Nancy Galbraith's compositions [are] effervesce with passion, and never lose their deep, strong connection with the human (or nonhuman) heart. I get the impression that she doesn't set out deliberately to break rules for their own sake, but merely ignores any that get in the way of her pouring out her joie de vivre. She combines unlikely instruments, showing a particular delight in woodwinds and wooden percussion. Similarly she changes rhythms, keys, and styles with reckless abandon.
Not even the post-modern label can confine her, as much of her work has a distinctive folk feel. And I suspect that I can hear an influence by Ian Anderson and other rock musicians in the mix, too. Basically, I don't think Nancy Galbraith would hesitate to sit and learn at the feet of any master, even if he looks like a beggar singing for his supper. Nothing seems to matter to her as much as liberating the music inside her.

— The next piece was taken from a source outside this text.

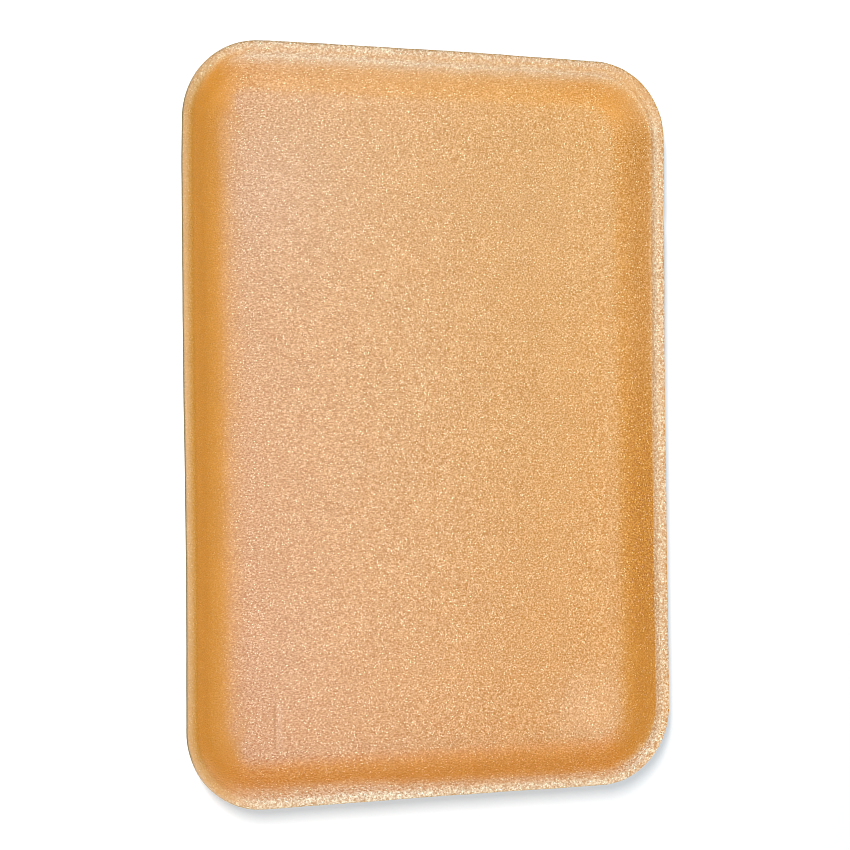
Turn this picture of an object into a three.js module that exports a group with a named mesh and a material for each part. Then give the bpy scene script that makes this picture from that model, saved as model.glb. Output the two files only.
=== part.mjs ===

Sometimes her experiments do verge on irritating, like a highly talented child tugging on your sleeve till you finally give your attention to her weird but unforgettable and wholly original dance--all over the furniture! I wouldn't recommend this album to nervous temperaments or those who find comfort in conventionality, but for people seeking creative stimuli it's perfect. I have added it to my writing playlist and recommend it for artists, writers, dancers, and anyone else who could use Ms. Galbraith's particular spark to jumpstart their own creative process.